4. If the buyer unjustifiably withdraws from the contract, they are obligated to pay 30% of the gross sales price as lump-sum damages. The buyer remains free to prove that no damage occurred or that the damage was significantly lower. The seller reserves the right to claim higher damages upon appropriate proof. The buyer has the right of set-off or retention only with undisputed or legally established claims.
- V. Transfer of Risk
-
1. The risk passes to the buyer upon dispatch of the delivery by the seller. Unless otherwise agreed and confirmed by the seller, the supplier chooses the method of shipment without assuming liability.
- VI. Retention of Title
-
1. The seller retains ownership of the delivered item until the buyer has fulfilled all claims arising from the business relationship, in particular until any outstanding account balance has been settled. When checks are handed over, payment is considered completed only after proper clearance.
2. The buyer is entitled to resell the goods in the ordinary course of business. Other dispositions, in particular pledging or transfer by way of security, are not permitted. The buyer is obliged to resell the reserved goods only subject to retention of title, with the provision that the purchase price claim from the resale is assigned to us as follows: the buyer hereby assigns to us their claims from the resale of the reserved goods with all ancillary rights, regardless of whether the reserved goods are resold without or after processing. The buyer is prohibited from making agreements with their customer that could exclude or impair our rights. In particular, they may not enter into agreements that nullify or impair the advance assignment of claims to us. If the reserved goods are sold together with other goods not sold by us, the assignment of the claim shall apply in the amount of the value of these co-ownership shares. If the reserved goods are used by the buyer to fulfill a contract for work or delivery of work, the above conditions apply accordingly to the resulting claim.
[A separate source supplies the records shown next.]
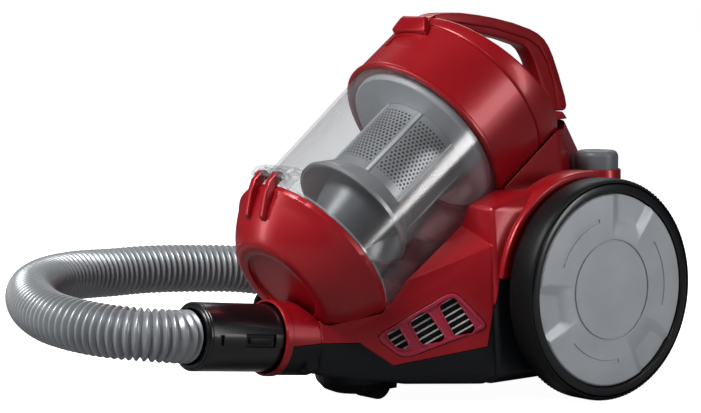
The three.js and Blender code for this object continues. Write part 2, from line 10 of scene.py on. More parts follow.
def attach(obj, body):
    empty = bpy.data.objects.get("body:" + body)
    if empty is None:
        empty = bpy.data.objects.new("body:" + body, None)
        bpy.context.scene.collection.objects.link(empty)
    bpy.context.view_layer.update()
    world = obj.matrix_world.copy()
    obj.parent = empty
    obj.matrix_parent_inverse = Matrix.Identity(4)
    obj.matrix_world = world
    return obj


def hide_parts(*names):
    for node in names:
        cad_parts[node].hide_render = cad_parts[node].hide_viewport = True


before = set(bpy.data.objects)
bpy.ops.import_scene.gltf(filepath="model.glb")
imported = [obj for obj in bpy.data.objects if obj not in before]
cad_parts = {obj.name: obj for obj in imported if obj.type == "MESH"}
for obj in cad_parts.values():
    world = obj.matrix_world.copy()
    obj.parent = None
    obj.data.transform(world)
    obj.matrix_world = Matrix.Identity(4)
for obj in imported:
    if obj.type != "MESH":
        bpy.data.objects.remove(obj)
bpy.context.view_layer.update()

# ---- main sizes, in millimetres ----
GAP = 0.35
AXLE_Y, AXLE_Z, WHEEL_R = 116, 92, 92
BIN_TILT = 37.6
BIN_ORIGIN = (0, 29, 214.8)
CUP_TOP_R, CUP_BOTTOM_R, CUP_BOTTOM = 76.6, 72.2, -148.5
LID_FACE = CUP_BOTTOM - 42
CAP_R, CAP_PARTING = 80, 52
INLET_Y, INLET_Z, INLET_TILT = -138.5, 59.5, 5.7
CUFF_R, HOSE_R = 28, 21.3
SOCKET_R = CUFF_R + 0.6           # bore that the hose cuff turns in
BUTTON_X, BUTTON_Y, BUTTON_TOP = 62, 169, 202
PARTING_Y = -104                  # joint between the nose and the flanks
FLOOR_Z = 18                      # flat underside of the body
AXLE_HOLE_R = 6.35
CASTER_Y, CASTER_ROOM_R = -46, 40
ARCH_R, WHEEL_ROOM_R = 96.5, 91.5

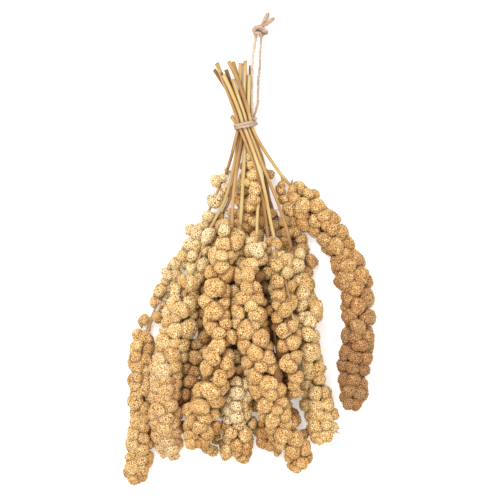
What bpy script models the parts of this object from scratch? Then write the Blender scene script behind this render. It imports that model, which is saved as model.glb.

3. The buyer remains authorized to collect the assigned claims even after assignment; however, we expressly reserve the right to revoke this authorization and collect the claim ourselves, particularly in the event of default in payment by the buyer. At our request, the buyer must disclose the assigned claims and their debtors, provide all information necessary for collection, hand over the relevant documents and notify the debtor of the assignment.
4. Processing or transformation of the reserved goods shall be carried out for us as manufacturer without obligating us. If the reserved goods are processed, combined or mixed with other goods by the buyer, we acquire co-ownership of the new item in proportion to the invoice value of the reserved goods to the invoice value of the other goods used.
5. If the value of the security granted to us exceeds the total claim against the buyer by more than 20%, we are obliged, at the buyer's request, to release securities of our choice to that extent.
6. Our retention of title is conditional in such a way that once all claims have been fully paid, ownership of the reserved goods automatically passes to the buyer and the assigned claims belong to the buyer.
- VII. Complaints regarding incomplete or incorrect delivery
-
1. Complaints regarding incomplete or incorrect delivery must be communicated to the seller immediately, but no later than 8 days after receipt of the delivery by the buyer, in written form. Notifications received later will not be considered.
- VIII. Warranty, Disclaimer and Liability
-
1. With regard to defects, the buyer is initially subject to the statutory obligation to inspect and notify defects pursuant to § 377 of the German Commercial Code (HGB).
2. The warranty period for our products is 12 months and begins with delivery.
3. The buyer cannot derive further rights from defects that do not or only insignificantly impair the value and usability of the goods for the use recognizable to us.
4. If the goods show a defect at the time of transfer of risk, we are entitled and obligated to subsequent performance. Subsequent performance shall be at our discretion either by repair or replacement delivery. The costs of subsequent performance, in particular transport, travel, labor and material costs, shall be borne by us. If these costs exceed 50% of the delivery value, we are entitled to refuse subsequent performance.
5. If subsequent performance fails, is not carried out within a reasonable period set by the buyer, or is refused, the buyer may, at their choice, withdraw from the contract or claim damages instead of performance. The right to price reduction is excluded. If the buyer withdraws from the contract, they are not entitled to damages for the defect at the same time. If the buyer claims damages, the goods remain with the customer as far as this is reasonable. Compensation is limited to the difference between the purchase price and the value of the defective item. This does not apply if we caused the breach of contract fraudulently.
6. Unless otherwise stated below, further claims by the customer – regardless of legal grounds – are excluded. In particular, we are not liable for damages that did not occur to the delivered item itself, nor for lost profits or other financial losses of the customer.
7. The above limitation of liability does not apply in cases of personal injury or if the damage is caused by intent or gross negligence or falls under product liability law.
8. It also does not apply if the customer is entitled to claim damages for non-performance due to a guarantee or if we have breached a so-called essential contractual obligation (cardinal obligation). In this case, however, liability is limited to the foreseeable, typical contractual damage.
- IX. Collection
-
1. Representatives of the seller are not authorized to accept payments.
- IX. Place of Performance, Jurisdiction and Applicable Law
-
1. The place of performance for the obligations of both contracting parties is Schwerte.
2. The place of jurisdiction, insofar as permitted by § 38 of the German Code of Civil Procedure, is Schwerte. However, we are entitled in individual cases to file a lawsuit at the customer's place of business or before other courts with jurisdiction under domestic or foreign law.
3. All legal relationships between us and the buyer shall be governed by the law of the Federal Republic of Germany, excluding the UN Convention on Contracts for the International Sale of Goods of April 11, 1980.
- X. Invalidity of Individual Contractual Provisions
-
1. Should individual provisions of this contract be or become invalid, the validity of the contract as a whole shall remain unaffected. In such a case, the invalid provision shall be interpreted or supplemented in such a way that the economic purpose intended with the invalid provision is preserved.